TIGER TIGER: Notes Toward a Bibliography of Duplication
1 August 2018
Time: 5:30 p.m.
Location: UVA Special Collections
Lecturer: Brian Cassidy - Owner, Brian Cassidy Bookseller
To date, the bibliographic study of duplication has much more resembled Fredson Bowers’ infamous “tabby cat of bibliography” (casual, largely unscientific) than his more academically rigorous tiger (“stalking his prey,” according to Nicolas Barker’s obituary of Bowers, “in the jungle of printed texts”). Indeed, despite more than a century of near-ubiquity, duplicated materials remain poorly studied and understood — even among collectors, curators, booksellers, and scholars who frequently handle them. This is almost inevitable, however; the very mundanity of duplicated documents often render them bibliographically invisible. But to misunderstand, for example, what separates a xerox from a mimeograph, or to be unable to distinguish a ditto from a hectograph can have profound implications in our interpretations of these texts. For more than five years, I have been researching the proper identification and description of duplicated materials, and building a collection to support it.
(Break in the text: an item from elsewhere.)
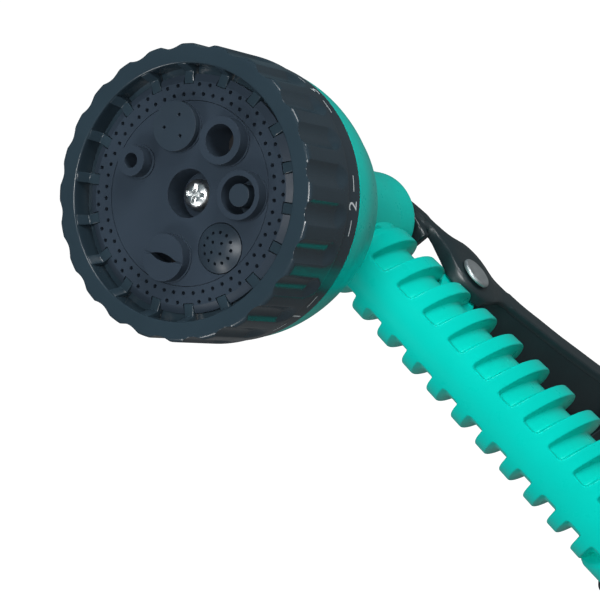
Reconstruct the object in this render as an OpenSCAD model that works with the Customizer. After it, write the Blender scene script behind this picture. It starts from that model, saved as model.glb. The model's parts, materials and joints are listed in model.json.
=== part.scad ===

This lecture will describe the ongoing project (from spirit duplication and xerography to electrofax and verifax) and explain its inherent challenges. I will also differentiate duplication from printing, discuss the ways in which duplication complicates traditional notions of bibliography, and argue that an accurate cataloguing of these technologies is central to an understanding of many of the twentieth century’s most important cultural movements.